She walked the boundary. Once she would have run it, but these days, she was lucky if her knee would support a brisk walk. She carried a stick just in case. It was useful for beating back the brambles and bindweed.
As she walked she looked to left and right, and sometimes, flashes of memory overlaid themselves on the scene before her. Scrambling over a sandy bit she caught a glimpse of a broken stand pipe, and saw a boy there, washing his shoes, water running freely away across the concrete prom to wash down the beach, past the discarded cans and plastic bottles. Her memory, or just one relayed to her so often that it seemed hers? No way of distinguishing any more.

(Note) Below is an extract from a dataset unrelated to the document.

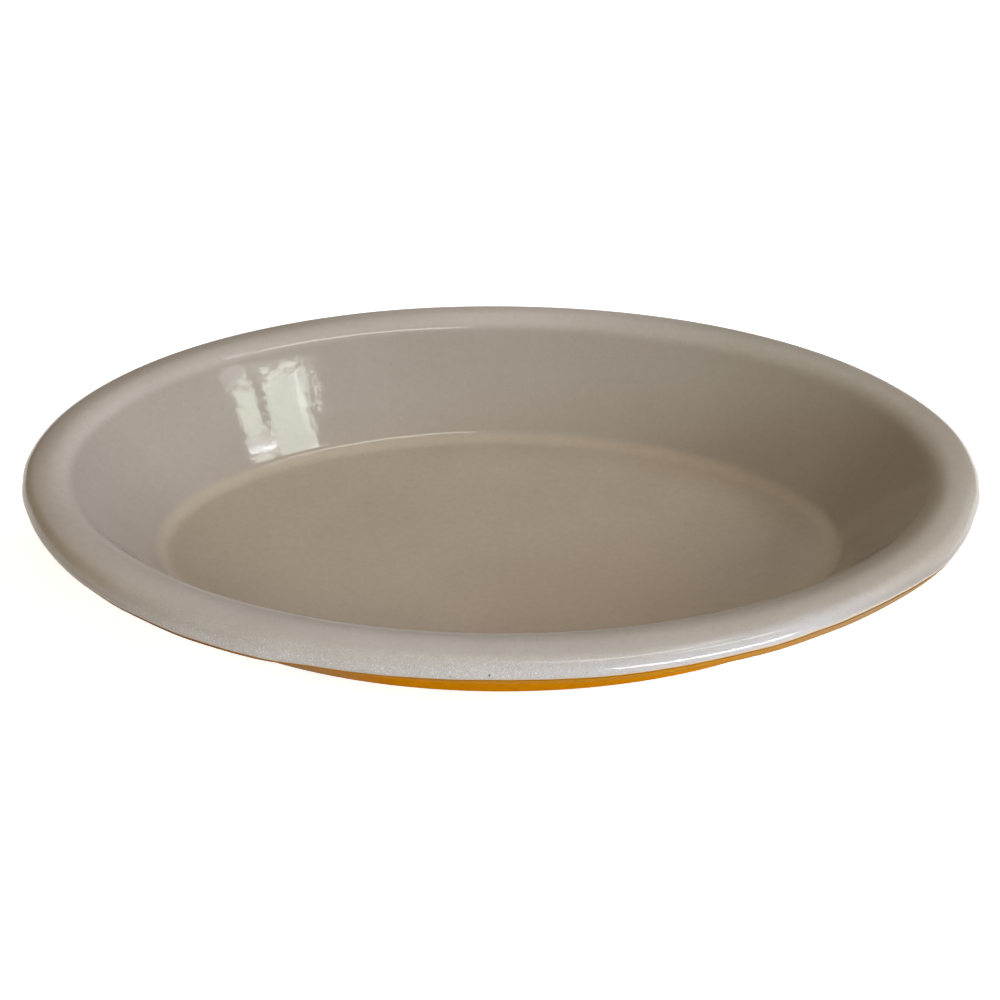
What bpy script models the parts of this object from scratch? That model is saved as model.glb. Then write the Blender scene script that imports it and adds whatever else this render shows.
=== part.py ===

The casual waste. Good water used to wash shoes, when the sea was metres away. Plastic bottles used once and left to be washed away to sea, so much extra flotsam and jetsam. The profligacy of those years was mindblowing.
The boy faded away. She was alone above the coast again. Gulls wheeled shrieking above her head, the warm wind whipped her hair about her face. Somewhere in the town there was a fire burning – the smoke rising steadily into the lightening sky. When the walk was done she would investigate the fire, but on the quarter days, the boundary had to be checked. It was the way of things.
Was the watermark higher than on the solstice? Perhaps it was just the storm mark. She noted it any way, pausing for a moment to mark it in her notebook. Years and years of notes now, from her mother, and her mother before her. The waters were still rising. But slower.
I don’t know where it goes yet. Or if it’s any good. But maybe if I write it down, I can move on to the next scene?